During the hearing of the application, this court heard the submission made on behalf of the Applicant by his advocate Mr. Mathenge. He submitted that the prosecution had not established an iota of evidence the allegation that the Applicant had interfered with the witnesses. He stated that the allegations that the Applicant had communicated through his relatives to the witnesses was not supported by any evidence. He urged the court to take into account that the Applicant and the complainants were known to each other prior to the commission of the alleged offence. The incident that is the subject of the criminal case resulted in the Applicant being dismissed from the police service. The Applicant gave an undertaking that he would not interfere with witnesses if released on bail pending trial. He promised to reside far away from where the witnesses live. Learned counsel submitted that the court should take into consideration that the Applicant is considered, in law, to be innocent until the charges brought against him are established in a court of law. If the court is of the opinion that the Applicant may interfere with witnesses, it may impose appropriate conditions which the Applicant was ready to abide by.

Ms. Aluda for the State opposed the application. She submitted that there existed a love relationship between the Applicant and the mother of the complainant. She urged the court to take into account the circumstance which the offence occurred.  She also submitted that the interest of the victims of the crime should be taken into account. There was sufficient evidence placed before the court that indeed the Applicant, if released on bail pending trial, will interfere with the witnesses. The Applicant lived in the same neighbourhood with the complainant and other witnesses. There is likelihood therefore that the Applicant would interfere with the witnesses.  She urged the court to take into consideration the injuries that the victims of the attack sustained and the fact that there is a possibility that the offences were crimes of passion. For the safety of the witnesses, it was important that the Applicant remains detained in custody until the hearing and determination of the case.

The principles to be considered by this court in determining whether or not to release the Applicant on bail pending appeal is well settled.
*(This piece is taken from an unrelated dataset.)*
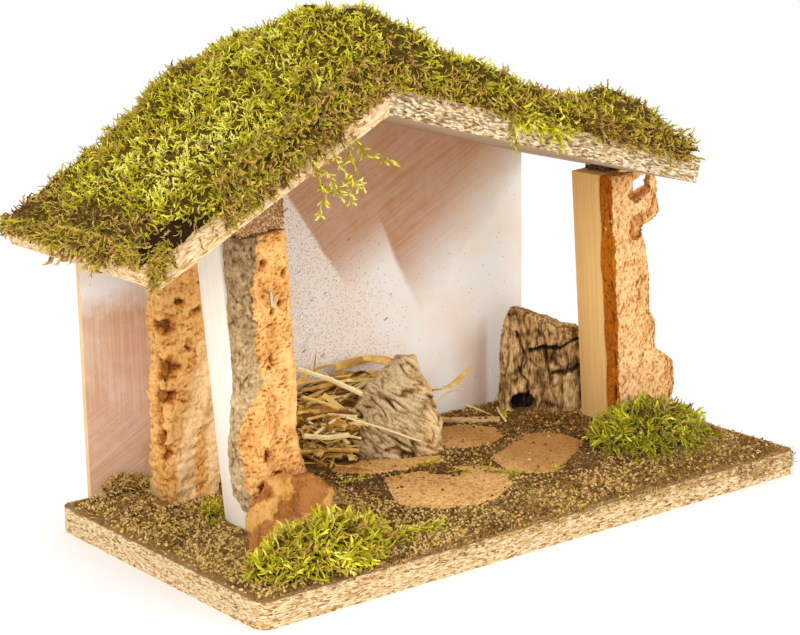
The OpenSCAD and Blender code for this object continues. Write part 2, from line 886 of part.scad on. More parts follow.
// Each pile's count of stalks, their widest turn and tilt in degrees, and a seed
back_stalks = [30, 8, 14, 211];
left_stalks = [26, 50, 12, 223];
mat_share = 0.22;
mat_shares = [
    [0, 0.1], [0.2, 0], [0.5, 0.04], [0.8, 0], [1, 0.16], [0.98, 0.6], [1, 0.94],
    [0.7, 1], [0.4, 0.97], [0.1, 1], [0.02, 0.6]
];

function pile_width(pile) = pile[2] * base_width;
function pile_depth(pile) = pile[3] * base_depth;
function pile_corner(pile) = [
    pile[0] * base_width - pile_width(pile) / 2,
    wall_front - clearance - pile[1] * base_depth - pile_depth(pile)
];

// One stalk along X, middle at the origin
module stalk(length) {
    translate([-length / 2, 0, 0])
        rotate([0, 90, 0])
            linear_extrude(length)
                circle(d = stalk_thickness, $fn = stalk_sides);
}

// Stalks thrown together, none of them past the sides of the pile
module straw_pile(pile, stalks) {
    size = [pile_width(pile), pile_depth(pile)];
    height = straw_height * pile[4];
    half = min(size[0], stalk_length) / 2;
    for (i = [0 : stalks[0] - 1]) {
        toss = rands(-1, 1, 5, stalks[3] + i);
        turn = toss[0] * stalks[1];
        tilt = toss[1] * stalks[2];
        spare = [size[0] / 2 - half * cos(turn),
                 size[1] / 2 - half * abs(sin(turn)) - stalk_thickness];
        low = half * sin(abs(tilt)) + stalk_thickness / 2;
        translate([each pile_corner(pile) + size / 2 + [toss[2] * spare[0], toss[3] * spare[1]],
                   floor_z + low + (toss[4] + 1) / 2 * (height - 2 * low)])
            rotate([0, tilt, turn])
                stalk(2 * half);
    }
}

// Trodden straw under a pile, on the base board
module mat_outline(pile) {
    translate(pile_corner(pile))
        polygon([for (p = mat_shares) [p[0] * pile_width(pile), p[1] * pile_depth(pile)]]);
}

module straw_bed() {
    color("#d2ae5a") {
        for (pile = [back_pile_shares, left_pile_shares])
            translate([0, 0, floor_z])
                linear_extrude(straw_height * mat_share)
                    mat_outline(pile);
        straw_pile(back_pile_shares, back_stalks);
        straw_pile(left_pile_shares, left_stalks);
    }
}

// Moss on the roof: a thick uneven mat that lies on both boards

moss_grit_share = 0.2;
moss_end_share = 0.4;
// Rise of the mat from the front edge to the back, and along each board from the eave
// to the ridge, in shares of the difference between its edge and its ridge
moss_round_shares = [0.4, 0.84, 1, 0.95, 1.04, 0.98, 1.02, 0.94, 0.85, 0.72, 0.62, 0.52, 0.32];
left_moss_shares = [
    0, 0.02, 0.06, 0.12, 0.18, 0.22, 0.26, 0.3, 0.4, 0.54, 0.66, 0.76, 0.86, 0.95, 1
];
right_moss_shares = [
    0, 0.3, 0.52, 0.62, 0.5, 0.42, 0.4, 0.42, 0.42, 0.44, 0.5, 0.6, 0.7, 0.78, 0.88, 0.96, 1
];

// One cross-section of the mat at x, from the front edge over the top to the back edge
function moss_ring(x, thickness, inset, grit) =
    let (n = len(moss_round_shares), front = roof_front - moss_overhang + inset,
         back = back_y - inset)
    [[x, back, roof_top(x)],
     [x, front, roof_top(x)],
     for (k = [0 : n - 1])
        [x, front + (back - front) * k / (n - 1),
         roof_top(x) + thickness * moss_round_shares[k] * (1 - moss_grit_share * grit[k])]];

// Mat from the eave at from_x to the ridge at to_x
module moss_mat(from_x, to_x, shares, seed) {
    n = len(moss_round_shares);
    m = len(shares);
    grit = pits(m * n, seed);
    rings = [for (i = [0 : m - 1])
        let (x = from_x + (to_x - from_x) * i / (m - 1),
             body = moss_edge_thickness + (moss_ridge_thickness - moss_edge_thickness) * shares[i])
        moss_ring(x, body * (i == 0 ? moss_end_share : 1),
            i == 0 ? moss_edge_thickness : 0, [for (k = [0 : n - 1]) grit[i * n + k]])];
    skin(to_x > from_x ? rings : [for (i = [m - 1 : -1 : 0]) rings[i]]);
}

module roof_moss_left() {
    color("#8a9a2c")
        moss_mat(left_eave[0] - roof_thickness * sin(left_pitch) - moss_overhang,
            roof_crown_x, left_moss_shares, 83);
}

module roof_moss_right() {
    color("#7f9130")
        moss_mat(right_eave[0] - moss_overhang / 2, roof_crown_x, right_moss_shares, 89);
}

// Clumps of moss on the crumbs

clump_rise_shares = [[0, 0.94], [0.3, 1], [0.6, 0.86], [0.84, 0.6], [0.97, 0.3], [1, 0.1]];

front_clump_width = 76;
front_clump_height = 27;
front_clump_depth_share = 0.94;
right_clump_width = 74;
right_clump_depth = 50;
right_clump_height = 24;
front_clump_shift_share = 0.56;
right_clump_shift_share = -0.1;
post_tuft_width = 16;
post_tuft_height = 8;
wall_tuft_width = 34;
wall_tuft_height = 11;
wall_tuft_share = 0.94;

// The front clump fills most of the room in front of the bark at the left post's foot
front_clump_depth = front_clump_depth_share
    * (left_post_y - left_cork_depth - clearance - foot_bark_depth - front_y);

// The tuft by the wall fills most of the room behind the rear cork and its block
wall_tuft_depth = wall_tuft_share * (rear_cork_gap - rear_block_depth);

// Each clump's middle, width, depth, height and seed
clump_sides = 18;
front_clump = [left_x + front_clump_shift_share * front_clump_width, front_y + front_clump_depth / 2,
    front_clump_width, front_clump_depth, front_clump_height, 97];
right_clump = [right_post_x + right_clump_shift_share * right_clump_width,
    right_post_y - right_cork_depth - clearance - right_clump_depth / 2,
    right_clump_width, right_clump_depth, right_clump_height, 101];
post_tuft = [left_post_x, left_post_y + post_depth + clearance + post_tuft_width / 2,
    post_tuft_width, post_tuft_width, post_tuft_height, 103];
wall_tuft = [wall_left + wall_tuft_width / 2, wall_front - clearance - wall_tuft_depth / 2,
    wall_tuft_width, wall_tuft_depth, wall_tuft_height, 107];

module clump_foot(clump) {
    translate([clump[0], clump[1]])
        polygon([for (j = [0 : clump_sides - 1])
            let (angle = 360 * j / clump_sides)
            [clump[2] / 2 * cos(angle), clump[3] / 2 * sin(angle)]]);
}

module moss_clump(clump) {
    n = clump_sides;
    grit = pits(len(clump_rise_shares) * n, clump[5]);
    translate([clump[0], clump[1], floor_z + litter_thickness])
        skin([for (i = [0 : len(clump_rise_shares) - 1])
            [for (j = [0 : n - 1])
                let (rise = clump_rise_shares[i][0],
                     reach = clump_rise_shares[i][1] * (1 - moss_grit_share * grit[i * n + j]),
                     angle = 360 * j / n)
                [clump[2] / 2 * reach * cos(angle),
                 clump[3] / 2 * reach * sin(angle),
                 clump[4] * rise]]]);
}

module moss_front_left() {
    color("#8c9c2e") moss_clump(front_clump);
}

module moss_right() {
    color("#76882a") moss_clump(right_clump);
}

module moss_post_tuft() {
    color("#8f9c3a") moss_clump(post_tuft);
}

module moss_wall_tuft() {
    color("#6f6234") moss_clump(wall_tuft);
}

base_board();
ground_litter();
flagstone_front();
flagstone_right();
flagstone_left();
flagstone_back();
floor_strip();
back_wall();
roof_board_left();
roof_board_right();
left_post();
left_post_cork();
left_post_packing();
left_post_foot_bark();
right_post();
right_post_cork();
right_post_packing();
rear_cork();
rear_cork_block();
bark_block();
bark_wedge();
straw_bed();
roof_moss_left();
roof_moss_right();
moss_front_left();
moss_right();
moss_post_tuft();
moss_wall_tuft();
base_nails();
roof_nails();
cork_staple();
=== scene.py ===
# %% [markdown]
# # A wooden nativity stable
# The real thing is a small open shed for crib figures. It has a chipboard base and roof,
# two battens clad with cork, a painted back wall, and moss glued on top. The solids of
# the part are loaded first and never change. This lesson dresses them: flat boards keep
# their solids and get a finish, and the rough pieces are rebuilt with finer relief.
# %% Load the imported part
import math

import bpy
import numpy as np
from mathutils import Matrix, Vector, noise
from mathutils.bvhtree import BVHTree


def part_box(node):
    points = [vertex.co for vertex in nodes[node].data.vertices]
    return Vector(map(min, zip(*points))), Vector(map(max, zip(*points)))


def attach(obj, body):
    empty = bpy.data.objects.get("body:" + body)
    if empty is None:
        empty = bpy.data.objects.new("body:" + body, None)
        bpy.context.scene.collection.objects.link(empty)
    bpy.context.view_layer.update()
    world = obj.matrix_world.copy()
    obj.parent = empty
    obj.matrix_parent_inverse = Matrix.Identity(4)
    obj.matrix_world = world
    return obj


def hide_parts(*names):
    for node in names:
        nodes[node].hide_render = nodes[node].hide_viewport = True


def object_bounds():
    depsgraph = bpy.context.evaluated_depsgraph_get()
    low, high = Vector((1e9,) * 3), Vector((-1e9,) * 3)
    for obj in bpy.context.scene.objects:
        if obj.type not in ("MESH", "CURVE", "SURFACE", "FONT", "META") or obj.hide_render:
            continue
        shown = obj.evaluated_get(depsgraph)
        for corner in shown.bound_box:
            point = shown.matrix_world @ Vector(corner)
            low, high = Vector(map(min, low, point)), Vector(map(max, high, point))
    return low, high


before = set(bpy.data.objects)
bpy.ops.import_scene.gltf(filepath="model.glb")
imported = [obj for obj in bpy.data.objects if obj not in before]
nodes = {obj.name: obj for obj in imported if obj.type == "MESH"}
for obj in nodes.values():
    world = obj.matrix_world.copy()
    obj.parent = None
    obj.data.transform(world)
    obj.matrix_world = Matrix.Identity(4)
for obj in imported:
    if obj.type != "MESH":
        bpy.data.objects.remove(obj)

cad_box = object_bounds()
bpy.ops.object.select_all(action="DESELECT")
print("nodes:", len(nodes), "box:", [round(v, 4) for v in (*cad_box[0], *cad_box[1])])

# %% [markdown]
# ## The camera
# The photograph was taken from the front left, a little above the roof's eaves, with a
# long lens. A long lens keeps upright edges nearly parallel. The lens follows from the
# focal length in pixels, the picture's width and the width of the sensor.
# %% Place the camera
PICTURE_WIDTH = 800
SENSOR_WIDTH = 36.0
FOCAL_PIXELS = 2078.15
AZIMUTH, ELEVATION, ROLL = (math.radians(a) for a in (-37.917, 13.645, -0.88))
CAMERA_PLACE = Vector((-0.5963, -0.7363, 0.3203))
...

The principles to be considered by this court in deciding whether or not to release the Applicant on bail pending appeal were set out by the Court of Appeal in Jivraj Shah –vs- Republic [1986] KLR 605 at page 606:

“There is not a great deal of local authority on this matter and for our part such as we have seen and heard tends to support the view that the principal consideration is if there exist exceptional or unusual circumstances upon which this court can fairly conclude that it is in the interest of justice to grant bail.  If it appears prima facie from the totality of the circumstances that the appeal is likely to be successful on account of some substantial point in law to be urged, and that the sentence or a substantial part of it, will have been served by the time the appeal is heard, conditions for granting bail will exist.  The decision in Somo –vs- Republic [1972] E A 476 which was referred to by this court with approval in Criminal Application No.NAI 14 of 1986, Daniel Dominic Karanja –vs- Republic where the main criteria was stated to be the existence of overwhelming chances of success does not differ from a set of circumstances which disclose substantial merit in the appeal which could result in the appeal being allowed. The proper approach is the consideration of the particular circumstances and the weight and relevance of the points to be argued. It is almost self-defeating to attempt to define phrases or to establish formulae. There is a helpful passage in Archbold, Criminal Pleading Evidence and Practice, 41st Edition page 783, paragraph 7 – 86. ”
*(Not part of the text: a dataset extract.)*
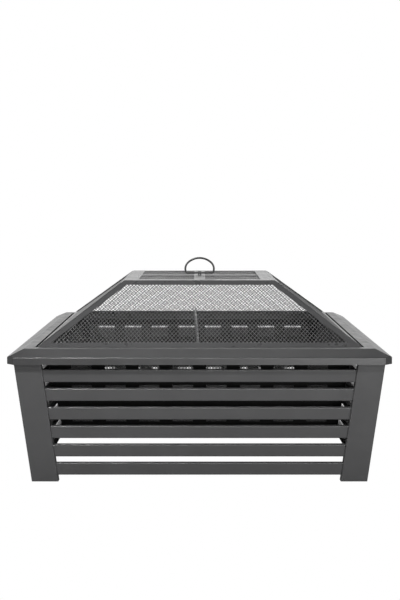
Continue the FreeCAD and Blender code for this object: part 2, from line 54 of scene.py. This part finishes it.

In present application the prosecution alleges that the Applicant will likely interfere with witnesses if he is released on bail pending trial. On the other hand, the Applicant has forcefully submitted that the prosecution placed no evidence before the court to support its claim that he would interfere with witnesses if he is released on bond. Having evaluated the facts of this case as averred by the parties to this application in their opposing affidavits, it was clear to this court that the prosecution established to the satisfaction of this court that indeed the Applicant is likely to interfere with witnesses if he is released on bail pending trial. What persuaded this court was the averment made by the investigating officer to the effect that the Applicant had previously assaulted the mother of the complainant in 2013.  However, charges were not brought against him because the Applicant reached an out of court settlement with the mother of the complainant. That the Applicant again is alleged to have assaulted the complainant and his son, this time using a firearm, clearly convinced this court that the Applicant is a person who has a propensity for violence against the complainant and members of her family. In the assessment of this court, it will not be beyond him to intimidate the said witnesses before they offer their testimony in court. Although the law presumes the Applicant to be innocent, this court cannot overlook the fact that the Applicant may subvert the course of justice by intimidating prosecution witnesses before they testify in court. The fact that the Applicant is a former police officer, persuaded this court when reaching this determination.

In the premises therefore, this court upholds the decision of the trial court in denying the Applicant bail pending trial. The Applicant shall be at liberty to renew his application to be released on bail pending trial after all the civilian witnesses (including the complainant and his mother) have testified. Meanwhile, the Applicant shall remain in custody until the said witnesses have testified. It is so ordered.